----- SUPPLIED INFORMATION
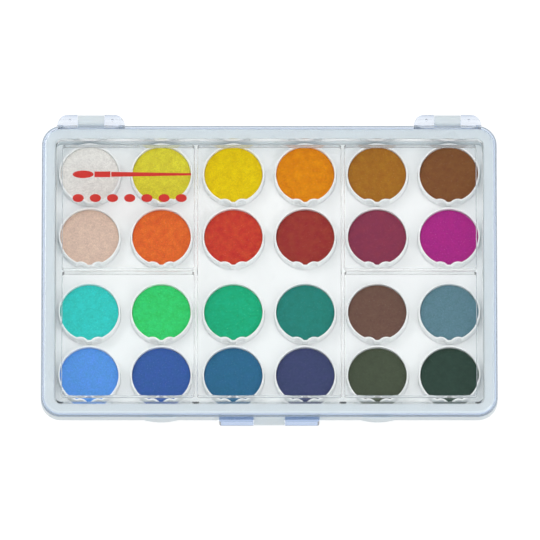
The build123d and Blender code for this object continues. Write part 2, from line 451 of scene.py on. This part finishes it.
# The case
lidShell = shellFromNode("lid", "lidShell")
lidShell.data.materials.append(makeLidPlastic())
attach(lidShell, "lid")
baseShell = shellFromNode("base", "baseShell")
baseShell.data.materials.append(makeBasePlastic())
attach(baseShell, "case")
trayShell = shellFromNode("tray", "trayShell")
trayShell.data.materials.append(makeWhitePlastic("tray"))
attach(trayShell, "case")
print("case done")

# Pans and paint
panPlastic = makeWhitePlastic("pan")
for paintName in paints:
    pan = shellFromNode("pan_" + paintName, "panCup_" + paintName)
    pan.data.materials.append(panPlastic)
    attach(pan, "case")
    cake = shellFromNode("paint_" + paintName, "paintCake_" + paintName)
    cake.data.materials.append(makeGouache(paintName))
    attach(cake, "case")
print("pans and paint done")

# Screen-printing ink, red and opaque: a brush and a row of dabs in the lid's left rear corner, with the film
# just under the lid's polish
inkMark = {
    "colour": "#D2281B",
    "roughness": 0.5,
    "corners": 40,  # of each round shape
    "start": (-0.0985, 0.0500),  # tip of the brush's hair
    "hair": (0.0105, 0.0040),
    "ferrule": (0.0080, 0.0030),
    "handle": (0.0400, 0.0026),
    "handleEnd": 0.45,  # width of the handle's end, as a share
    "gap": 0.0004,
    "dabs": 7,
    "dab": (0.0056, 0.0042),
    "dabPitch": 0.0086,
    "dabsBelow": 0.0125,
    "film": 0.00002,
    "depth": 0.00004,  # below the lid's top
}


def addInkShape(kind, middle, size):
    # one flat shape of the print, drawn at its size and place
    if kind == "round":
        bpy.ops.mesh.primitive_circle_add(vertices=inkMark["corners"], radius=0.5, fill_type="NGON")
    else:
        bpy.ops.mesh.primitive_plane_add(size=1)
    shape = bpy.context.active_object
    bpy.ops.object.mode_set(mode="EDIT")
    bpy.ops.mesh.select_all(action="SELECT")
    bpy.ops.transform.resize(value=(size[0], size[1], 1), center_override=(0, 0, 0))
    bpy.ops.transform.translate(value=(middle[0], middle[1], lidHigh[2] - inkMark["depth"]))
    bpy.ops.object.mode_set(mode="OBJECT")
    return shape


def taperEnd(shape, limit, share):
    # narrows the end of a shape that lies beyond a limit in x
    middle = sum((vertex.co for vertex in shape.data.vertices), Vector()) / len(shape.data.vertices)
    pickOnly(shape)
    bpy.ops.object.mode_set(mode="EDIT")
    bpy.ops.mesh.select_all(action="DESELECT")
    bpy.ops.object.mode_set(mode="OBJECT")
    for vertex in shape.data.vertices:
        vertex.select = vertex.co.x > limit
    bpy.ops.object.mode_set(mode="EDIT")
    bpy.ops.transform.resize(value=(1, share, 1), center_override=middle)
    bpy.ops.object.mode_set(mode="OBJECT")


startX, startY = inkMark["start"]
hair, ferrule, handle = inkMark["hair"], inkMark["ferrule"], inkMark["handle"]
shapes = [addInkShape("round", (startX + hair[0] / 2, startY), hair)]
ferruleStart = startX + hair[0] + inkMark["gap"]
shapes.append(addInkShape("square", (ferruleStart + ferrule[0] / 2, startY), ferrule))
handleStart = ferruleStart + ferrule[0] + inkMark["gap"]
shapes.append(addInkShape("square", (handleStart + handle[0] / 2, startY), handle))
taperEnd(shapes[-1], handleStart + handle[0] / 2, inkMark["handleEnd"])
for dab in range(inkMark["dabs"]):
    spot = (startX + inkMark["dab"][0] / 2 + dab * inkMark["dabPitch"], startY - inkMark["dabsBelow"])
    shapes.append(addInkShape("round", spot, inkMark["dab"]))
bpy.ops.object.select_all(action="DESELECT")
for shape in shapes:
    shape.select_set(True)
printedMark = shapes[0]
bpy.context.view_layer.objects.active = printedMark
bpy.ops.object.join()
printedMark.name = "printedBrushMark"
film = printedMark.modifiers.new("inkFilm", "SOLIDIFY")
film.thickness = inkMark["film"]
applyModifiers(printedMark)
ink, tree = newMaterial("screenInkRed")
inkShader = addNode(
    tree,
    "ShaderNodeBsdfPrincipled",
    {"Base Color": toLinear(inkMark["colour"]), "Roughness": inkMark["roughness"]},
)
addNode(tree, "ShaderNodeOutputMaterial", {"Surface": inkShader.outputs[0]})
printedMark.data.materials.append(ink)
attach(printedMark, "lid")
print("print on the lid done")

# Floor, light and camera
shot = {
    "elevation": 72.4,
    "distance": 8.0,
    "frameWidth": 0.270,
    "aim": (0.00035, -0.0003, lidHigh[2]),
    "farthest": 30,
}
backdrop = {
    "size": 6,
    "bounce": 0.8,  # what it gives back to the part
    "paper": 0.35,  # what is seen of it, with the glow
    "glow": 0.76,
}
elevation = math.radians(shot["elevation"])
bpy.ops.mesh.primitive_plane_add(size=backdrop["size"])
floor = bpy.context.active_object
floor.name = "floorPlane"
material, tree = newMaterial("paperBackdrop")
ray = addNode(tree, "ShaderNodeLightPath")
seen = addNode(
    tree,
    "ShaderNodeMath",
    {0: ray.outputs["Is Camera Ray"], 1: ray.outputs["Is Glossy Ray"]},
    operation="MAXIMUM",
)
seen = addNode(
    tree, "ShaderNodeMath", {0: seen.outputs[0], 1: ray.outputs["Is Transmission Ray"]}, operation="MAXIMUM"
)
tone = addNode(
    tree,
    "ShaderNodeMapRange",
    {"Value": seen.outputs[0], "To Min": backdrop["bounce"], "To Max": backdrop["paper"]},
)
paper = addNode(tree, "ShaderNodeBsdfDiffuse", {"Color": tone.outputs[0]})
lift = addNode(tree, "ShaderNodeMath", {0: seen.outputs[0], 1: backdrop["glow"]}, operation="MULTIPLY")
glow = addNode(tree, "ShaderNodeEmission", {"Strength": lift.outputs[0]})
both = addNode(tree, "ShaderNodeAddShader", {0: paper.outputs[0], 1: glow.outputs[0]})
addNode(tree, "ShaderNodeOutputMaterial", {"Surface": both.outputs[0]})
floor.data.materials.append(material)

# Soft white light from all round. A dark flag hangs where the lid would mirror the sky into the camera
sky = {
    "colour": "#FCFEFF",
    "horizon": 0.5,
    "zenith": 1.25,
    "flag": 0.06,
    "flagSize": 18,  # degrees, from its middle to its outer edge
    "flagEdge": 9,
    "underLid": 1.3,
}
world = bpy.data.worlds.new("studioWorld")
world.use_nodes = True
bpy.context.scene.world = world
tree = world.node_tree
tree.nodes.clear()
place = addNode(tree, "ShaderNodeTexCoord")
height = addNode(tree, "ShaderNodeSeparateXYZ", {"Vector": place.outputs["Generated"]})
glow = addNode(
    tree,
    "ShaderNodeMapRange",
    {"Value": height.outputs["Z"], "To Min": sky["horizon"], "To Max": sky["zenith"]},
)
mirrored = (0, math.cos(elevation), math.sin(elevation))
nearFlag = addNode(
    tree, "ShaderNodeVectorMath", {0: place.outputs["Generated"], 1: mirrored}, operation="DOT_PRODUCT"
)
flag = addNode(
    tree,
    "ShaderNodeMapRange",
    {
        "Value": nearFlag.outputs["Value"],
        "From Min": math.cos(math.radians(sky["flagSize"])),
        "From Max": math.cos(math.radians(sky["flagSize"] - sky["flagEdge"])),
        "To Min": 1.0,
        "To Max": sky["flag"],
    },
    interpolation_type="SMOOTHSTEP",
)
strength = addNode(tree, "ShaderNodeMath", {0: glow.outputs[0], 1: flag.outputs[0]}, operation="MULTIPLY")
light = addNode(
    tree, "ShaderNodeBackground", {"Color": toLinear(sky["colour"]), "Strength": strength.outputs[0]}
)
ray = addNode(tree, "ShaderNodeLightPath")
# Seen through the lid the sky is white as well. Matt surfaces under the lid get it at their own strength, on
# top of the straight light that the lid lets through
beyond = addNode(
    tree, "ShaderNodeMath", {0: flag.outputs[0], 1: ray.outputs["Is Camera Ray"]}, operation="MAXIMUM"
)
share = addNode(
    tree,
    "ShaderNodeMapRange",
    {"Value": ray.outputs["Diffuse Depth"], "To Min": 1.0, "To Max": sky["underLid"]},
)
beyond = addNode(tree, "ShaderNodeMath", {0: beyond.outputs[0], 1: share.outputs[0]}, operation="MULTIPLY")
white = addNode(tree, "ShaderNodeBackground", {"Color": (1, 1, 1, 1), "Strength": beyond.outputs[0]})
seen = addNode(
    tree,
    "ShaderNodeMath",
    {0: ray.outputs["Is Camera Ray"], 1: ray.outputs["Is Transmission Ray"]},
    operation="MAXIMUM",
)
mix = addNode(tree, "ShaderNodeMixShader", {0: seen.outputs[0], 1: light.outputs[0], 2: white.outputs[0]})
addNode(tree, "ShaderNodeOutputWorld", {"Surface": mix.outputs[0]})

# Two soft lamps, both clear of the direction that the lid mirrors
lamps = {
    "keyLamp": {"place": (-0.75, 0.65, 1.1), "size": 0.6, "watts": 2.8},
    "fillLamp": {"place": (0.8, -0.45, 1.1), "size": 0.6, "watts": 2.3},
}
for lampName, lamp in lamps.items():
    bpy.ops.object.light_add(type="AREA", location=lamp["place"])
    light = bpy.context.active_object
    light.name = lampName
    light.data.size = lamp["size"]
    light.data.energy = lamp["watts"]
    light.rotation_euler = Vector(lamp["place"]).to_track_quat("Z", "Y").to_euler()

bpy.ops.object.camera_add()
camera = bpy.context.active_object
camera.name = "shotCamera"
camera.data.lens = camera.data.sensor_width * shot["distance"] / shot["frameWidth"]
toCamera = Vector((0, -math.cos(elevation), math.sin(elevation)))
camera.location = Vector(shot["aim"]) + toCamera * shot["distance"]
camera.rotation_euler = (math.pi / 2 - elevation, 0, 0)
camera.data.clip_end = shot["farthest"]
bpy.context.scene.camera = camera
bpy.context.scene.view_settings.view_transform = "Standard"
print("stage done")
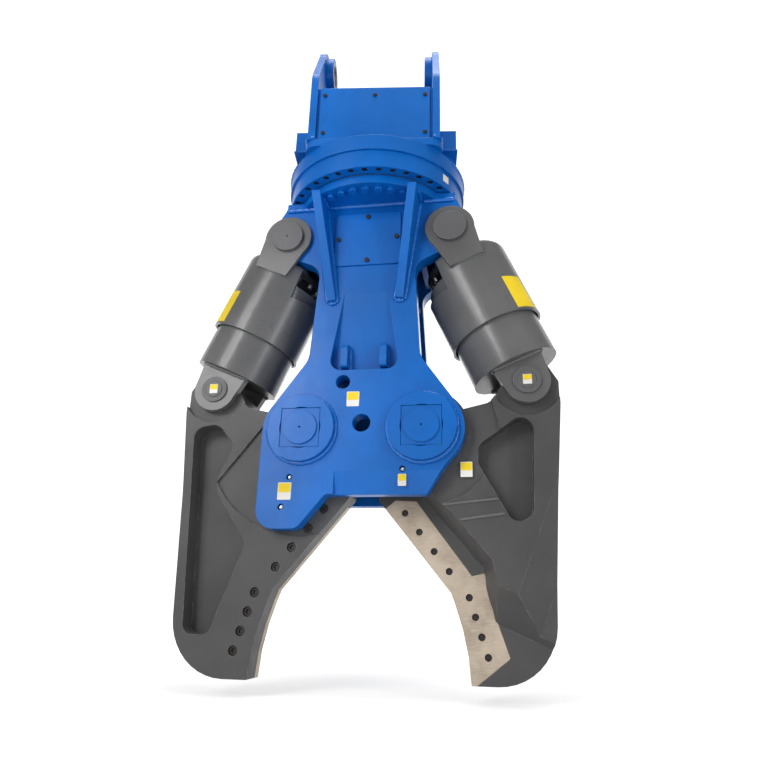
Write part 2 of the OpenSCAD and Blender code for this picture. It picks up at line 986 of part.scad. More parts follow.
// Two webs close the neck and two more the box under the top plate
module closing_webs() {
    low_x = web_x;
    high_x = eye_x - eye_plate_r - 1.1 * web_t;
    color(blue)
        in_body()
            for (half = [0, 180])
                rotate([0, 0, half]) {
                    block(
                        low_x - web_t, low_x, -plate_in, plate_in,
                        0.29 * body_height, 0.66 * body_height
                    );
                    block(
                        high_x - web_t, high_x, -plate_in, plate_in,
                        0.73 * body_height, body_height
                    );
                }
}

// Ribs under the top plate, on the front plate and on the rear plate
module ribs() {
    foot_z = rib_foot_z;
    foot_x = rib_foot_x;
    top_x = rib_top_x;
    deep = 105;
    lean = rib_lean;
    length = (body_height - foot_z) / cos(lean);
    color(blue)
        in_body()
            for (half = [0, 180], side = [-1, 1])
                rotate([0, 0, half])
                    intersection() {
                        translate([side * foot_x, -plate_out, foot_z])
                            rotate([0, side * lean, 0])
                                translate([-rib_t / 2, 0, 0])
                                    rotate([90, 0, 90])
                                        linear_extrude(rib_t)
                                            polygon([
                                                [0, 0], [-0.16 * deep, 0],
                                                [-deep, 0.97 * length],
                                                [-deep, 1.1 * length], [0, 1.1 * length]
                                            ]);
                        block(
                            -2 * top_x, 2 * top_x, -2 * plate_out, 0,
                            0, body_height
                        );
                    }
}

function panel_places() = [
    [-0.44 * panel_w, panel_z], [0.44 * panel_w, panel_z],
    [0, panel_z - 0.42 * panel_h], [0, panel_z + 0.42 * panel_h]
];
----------
* _OBJECTIVE_:
Take the entries above and copy them exactly from the first line through the line with "pan.data.materials.append(panPlastic)"; leave out every line after it.

* _EXPECTED ANSWER_:
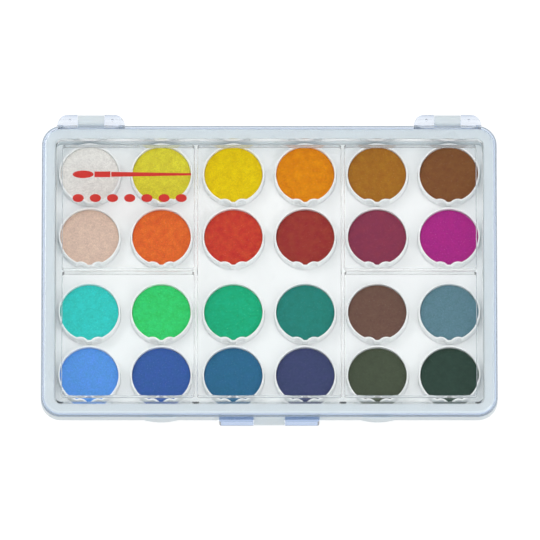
The build123d and Blender code for this object continues. Write part 2, from line 451 of scene.py on. This part finishes it.
# The case
lidShell = shellFromNode("lid", "lidShell")
lidShell.data.materials.append(makeLidPlastic())
attach(lidShell, "lid")
baseShell = shellFromNode("base", "baseShell")
baseShell.data.materials.append(makeBasePlastic())
attach(baseShell, "case")
trayShell = shellFromNode("tray", "trayShell")
trayShell.data.materials.append(makeWhitePlastic("tray"))
attach(trayShell, "case")
print("case done")

# Pans and paint
panPlastic = makeWhitePlastic("pan")
for paintName in paints:
    pan = shellFromNode("pan_" + paintName, "panCup_" + paintName)
    pan.data.materials.append(panPlastic)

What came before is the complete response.